José Luis Jiménez

Películas interactivas

El documental sobre el Alvia es un relato sesgado de principio a fin

Este año se cumplen 40 de «The Rocky Horror Picture Show», la versión cinematográfica de un musical transgresor y fascinante. La película, fracaso absoluto en su estreno, devino con los años en objeto de culto hasta llegar al punto que los espectadores de hoy, fans entregados, hacen coros, gritan y replican a determinadas escenas y giros de la historia como si del musical de teatro se tratara. Todo un prodigio de interactividad que lo convierte en un fenómeno de estudio.

Interactividad similar, salvando el abismo argumental, tiene «Frankenstein 04155», la película documental sobre el accidente del Alvia exhibida el pasado miércoles en Cineuropa. La estructura narrativa regala al espectador —que en su mayoría ya viene indignado de casa— la opción de insultar al político de turno que aparece durante el metraje en momentos concretos, una respuesta dirigida y prefabricada. Un ejercicio de buenismo calculado: escupitajos nada espontáneos a Feijóo, Pastor y Blanco, aplausos sinceros a las víctimas que dan su conmovedor testimonio.

Quede clara una cosa: no cabe un reproche, ni siquiera una matización, a quienes vieron truncadas sus vidas por la pérdida de familiares en el accidente del tren.
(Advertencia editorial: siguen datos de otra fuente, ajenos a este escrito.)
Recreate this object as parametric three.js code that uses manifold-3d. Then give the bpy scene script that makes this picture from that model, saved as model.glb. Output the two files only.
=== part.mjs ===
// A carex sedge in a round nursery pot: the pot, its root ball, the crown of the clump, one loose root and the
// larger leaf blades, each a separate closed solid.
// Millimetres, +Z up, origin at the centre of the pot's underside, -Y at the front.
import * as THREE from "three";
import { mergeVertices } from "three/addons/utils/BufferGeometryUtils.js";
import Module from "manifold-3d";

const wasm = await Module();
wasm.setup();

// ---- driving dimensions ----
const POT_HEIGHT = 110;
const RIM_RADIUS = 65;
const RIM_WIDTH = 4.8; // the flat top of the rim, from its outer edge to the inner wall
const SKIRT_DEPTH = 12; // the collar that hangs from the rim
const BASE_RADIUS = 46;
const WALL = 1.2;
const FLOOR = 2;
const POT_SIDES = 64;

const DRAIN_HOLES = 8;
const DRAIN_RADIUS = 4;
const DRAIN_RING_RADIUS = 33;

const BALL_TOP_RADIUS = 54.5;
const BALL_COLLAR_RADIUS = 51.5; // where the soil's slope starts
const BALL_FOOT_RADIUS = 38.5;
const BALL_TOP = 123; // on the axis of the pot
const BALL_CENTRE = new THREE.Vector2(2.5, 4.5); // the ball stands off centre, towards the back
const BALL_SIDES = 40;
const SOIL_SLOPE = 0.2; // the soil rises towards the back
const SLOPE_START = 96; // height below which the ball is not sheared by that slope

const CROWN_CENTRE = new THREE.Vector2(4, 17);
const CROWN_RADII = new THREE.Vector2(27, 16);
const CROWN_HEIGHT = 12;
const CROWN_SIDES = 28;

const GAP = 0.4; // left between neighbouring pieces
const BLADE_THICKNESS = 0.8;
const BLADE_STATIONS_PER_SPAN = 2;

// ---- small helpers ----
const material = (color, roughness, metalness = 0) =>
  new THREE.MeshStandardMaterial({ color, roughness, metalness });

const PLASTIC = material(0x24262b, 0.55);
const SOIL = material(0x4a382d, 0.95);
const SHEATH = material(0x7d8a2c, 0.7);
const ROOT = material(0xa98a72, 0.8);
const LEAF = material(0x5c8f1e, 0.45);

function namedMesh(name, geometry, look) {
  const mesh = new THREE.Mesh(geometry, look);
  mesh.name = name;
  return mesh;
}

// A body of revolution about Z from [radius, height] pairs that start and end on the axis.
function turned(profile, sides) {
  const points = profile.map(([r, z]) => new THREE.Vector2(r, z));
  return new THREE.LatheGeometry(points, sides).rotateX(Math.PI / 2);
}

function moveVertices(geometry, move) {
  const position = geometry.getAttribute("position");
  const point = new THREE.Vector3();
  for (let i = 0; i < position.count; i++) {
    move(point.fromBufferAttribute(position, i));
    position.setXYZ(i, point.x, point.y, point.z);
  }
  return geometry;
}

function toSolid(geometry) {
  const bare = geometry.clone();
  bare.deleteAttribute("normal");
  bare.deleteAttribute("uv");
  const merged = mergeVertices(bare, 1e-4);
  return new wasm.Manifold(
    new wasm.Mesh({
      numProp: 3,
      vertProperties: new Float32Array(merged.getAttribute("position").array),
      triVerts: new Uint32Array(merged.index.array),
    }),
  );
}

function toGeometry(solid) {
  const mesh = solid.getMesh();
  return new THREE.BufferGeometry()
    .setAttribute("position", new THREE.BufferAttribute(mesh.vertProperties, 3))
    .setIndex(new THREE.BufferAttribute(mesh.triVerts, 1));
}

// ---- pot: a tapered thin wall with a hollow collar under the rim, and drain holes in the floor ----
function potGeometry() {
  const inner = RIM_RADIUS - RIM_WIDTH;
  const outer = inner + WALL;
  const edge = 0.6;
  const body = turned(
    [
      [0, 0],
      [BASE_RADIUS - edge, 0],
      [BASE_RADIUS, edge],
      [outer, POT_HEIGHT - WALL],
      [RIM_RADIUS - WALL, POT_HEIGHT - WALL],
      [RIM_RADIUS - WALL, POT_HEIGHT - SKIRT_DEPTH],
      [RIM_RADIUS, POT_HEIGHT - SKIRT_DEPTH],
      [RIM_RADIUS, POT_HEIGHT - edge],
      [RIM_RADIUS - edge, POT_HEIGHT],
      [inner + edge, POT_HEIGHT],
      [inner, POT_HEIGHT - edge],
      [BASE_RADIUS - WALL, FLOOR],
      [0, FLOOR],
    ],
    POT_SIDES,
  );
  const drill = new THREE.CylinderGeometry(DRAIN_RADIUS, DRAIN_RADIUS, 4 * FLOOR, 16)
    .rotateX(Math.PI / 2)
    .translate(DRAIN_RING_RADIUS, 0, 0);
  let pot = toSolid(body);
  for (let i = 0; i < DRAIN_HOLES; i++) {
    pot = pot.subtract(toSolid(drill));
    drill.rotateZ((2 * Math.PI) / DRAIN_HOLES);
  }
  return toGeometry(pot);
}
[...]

Su dolor es comprensible y con él empatizamos por su rabia descarnada ante lo que consideran una injusticia sin reparar. Ese no es el problema del documental.
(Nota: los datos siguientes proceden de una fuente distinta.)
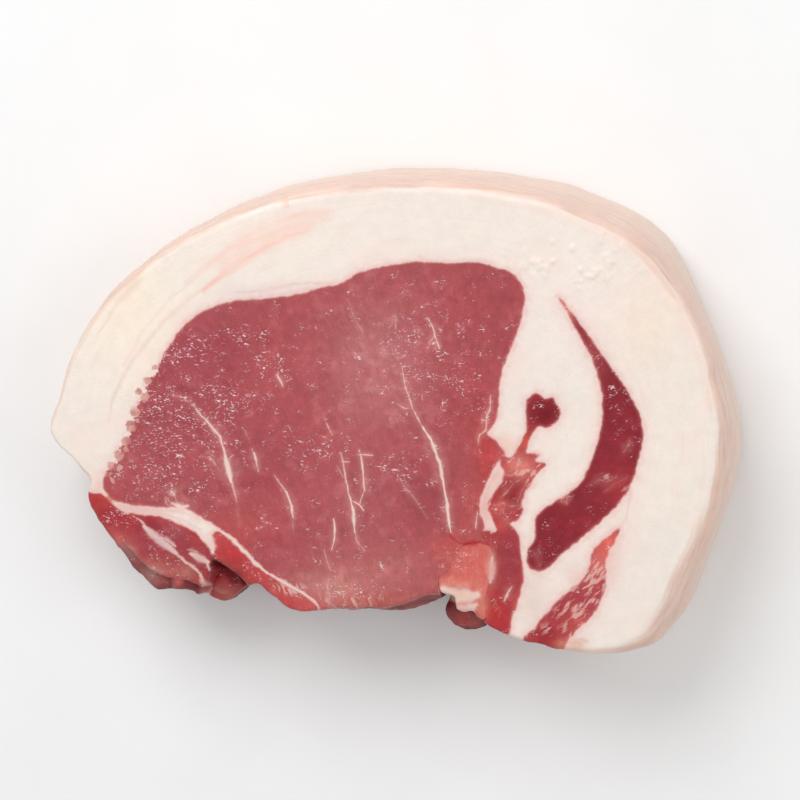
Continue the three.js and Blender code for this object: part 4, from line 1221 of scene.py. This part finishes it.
# ---- Floor, light and camera ----
FLOOR_HALF, FLOOR_DROP = 2.0, 0.0003
floor_look = Shader("floor_look")
grain_inputs = {"Vector": floor_look.place, "Scale": 40.0, "Detail": 3.0}
floor_grain = floor_look.node("ShaderNodeTexNoise", grain_inputs).outputs[0]
floor_tone = floor_look.step(floor_grain, 0.3, 0.7)
floor_color = floor_look.mix(floor_tone, (0.93, 0.93, 0.93), (0.95, 0.95, 0.95))
floor_look.feed_surface(Base_Color=floor_color, Roughness=0.8, Specular_IOR_Level=0.2)
floor_mesh = bpy.data.meshes.new("floor")
floor_sides = [(-1, -1, 0), (1, -1, 0), (1, 1, 0), (-1, 1, 0)]
floor_mesh.from_pydata([Vector(side) * FLOOR_HALF for side in floor_sides], [], [(0, 1, 2, 3)])
floor_mesh.materials.append(floor_look.material)
floor = add("floor", floor_mesh)
floor.location.z = -FLOOR_DROP

world = bpy.data.worlds.new("studio")
world.use_nodes = True
background = world.node_tree.nodes["Background"]
background.inputs["Color"].default_value = (1.0, 1.0, 1.0, 1.0)
background.inputs["Strength"].default_value = 0.6
bpy.context.scene.world = world


def soft_light(name, place, size, watts):
    """A round light aimed at the slice."""
    light = bpy.data.lights.new(name, "AREA")
    light.shape = "DISK"
    light.size = size
    light.energy = watts
    lamp = add(name, light)
    lamp.location = place
    lamp.rotation_euler = (Vector((0, 0, 0.02)) - Vector(place)).to_track_quat("-Z", "Y").to_euler()


soft_light("key", (-0.25, 0.65, 0.75), 0.7, 5.0)
soft_light("fill", (0.7, 0.1, 0.8), 0.6, 1.2)

# The camera looks down at the face, tilted a little towards the rind.
TILT = math.radians(8.5)
DISTANCE = 900.0
SENSOR = 36.0
PICTURE = 800  # the picture's width in pixels
SCALE = 4.573  # pixels per millimetre at that distance
AIM = (1.1, 2.1, THICKNESS)
back = Vector((math.tan(TILT), math.tan(TILT), 1.0)).normalized()
up = (Vector((0, 1, 0)) - back * back.y).normalized()
right = up.cross(back)
camera_data = bpy.data.cameras.new("camera")
camera_data.sensor_width = SENSOR
camera_data.lens = SCALE * DISTANCE * SENSOR / PICTURE
camera_data.clip_end = 10.0
camera = add("camera", camera_data)
turn = Matrix((right, up, back)).transposed().to_4x4()
camera.matrix_world = Matrix.Translation(Vector(to_metres([AIM])[0]) + back * DISTANCE / 1000) @ turn
bpy.context.scene.camera = camera
bpy.context.scene.view_settings.view_transform = "Standard"
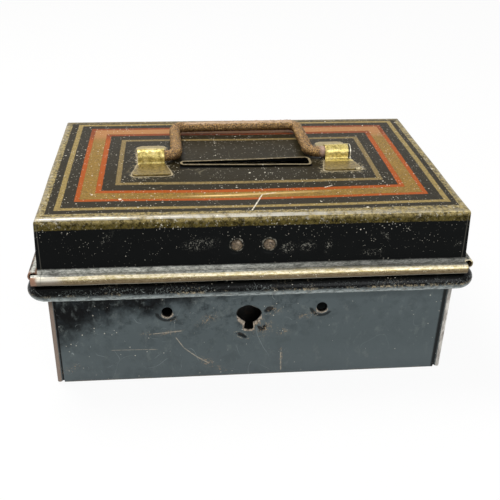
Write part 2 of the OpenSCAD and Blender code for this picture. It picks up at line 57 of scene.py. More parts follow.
# the lid
LID_TOP = 71.0
LID_HALF = 76.1
LID_FRONT = -48.7
BACK_Y = 47.6
FLARE = 0.8
WALL_HALF = LID_HALF + FLARE
WALL_FRONT = LID_FRONT - FLARE
HEM_Z, HEM_TOP = 48.6, 50.3
SEAM_X = 75.2
SLOT_Y = -3.0
SLOT_HALF_X, SLOT_HALF_LEFT, SLOT_HALF_RIGHT = 25.25, 0.95, 3.05
RIVETS = (-7.2, 4.4)
RIVET_Z, RIVET_R = 59.6, 2.1

# the base
BASE_FRONT = -46.5
WALL_TOP = 39.8
BEAD_LOW, BEAD_TURN, BEAD_TOP = 39.9, 42.9, 45.2
STRIP_X = 73.15
KEY_X, KEY_Z = -2.0, 28.7
KEY_R, STEM, STEM_HALF, STEM_ROUND = 4.5, 5.6, 0.5, 1.3
HOLES = (-32.4, 25.3)
HOLE_Z, HOLE_R = 31.3, 2.05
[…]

Sí lo es que su director, Aitor Rei, afirme que «es neutral» en la polémica y se limita a «exponer hechos» para que el espectador fragüe su propia opinión. El relato es de parte, y ni siquiera recoge el sentir de todas las víctimas, sino sólo del colectivo que impulsa el documental. Ya no hablemos de cualquier versión alternativa a la teoría de que el maquinista es el menos culpable de lo sucedido. De traca.

Es, en resumen, una visión sesgada de principio a fin, donde ningún técnico de Adif, Renfe o Fomento puede dar otra perspectiva o defenderse. Esas no deben interesar porque desvirtúan la pintura negra que se quiere dibujar a brochazos. La falta de contrapeso lastra la pretendida credibilidad.

Sin novedades en el contenido informativo —cualquier avezado lector de periódicos ya dispone de los datos que dice desvelar el documental—, tampoco los hay en la forma —la cinta roza el tedio por momentos—; deja como poso final una película que más que abrir un debate entre partes impone la visión de una de ellas. Si eso era lo pretendido, si se quería dar plena voz al grito indignado de un sector de las víctimas, el ejercicio es legítimo. Pero su eficacia es limitada si no se cuidan no ya unos básicos elementos de objetividad —sería incluso comprensible que no hubiera equidistancia entre víctimas y políticos—, sino algo más sencillo como la pluralidad.

Eso sí, si le pone ir al cine a desahogar sus más bajas pasiones contra nuestra clase política —incluso la que nada tiene que ver con el accidente, como el caso de Feijóo—, no deje pasar la ocasión de ir. Saldrá relajado.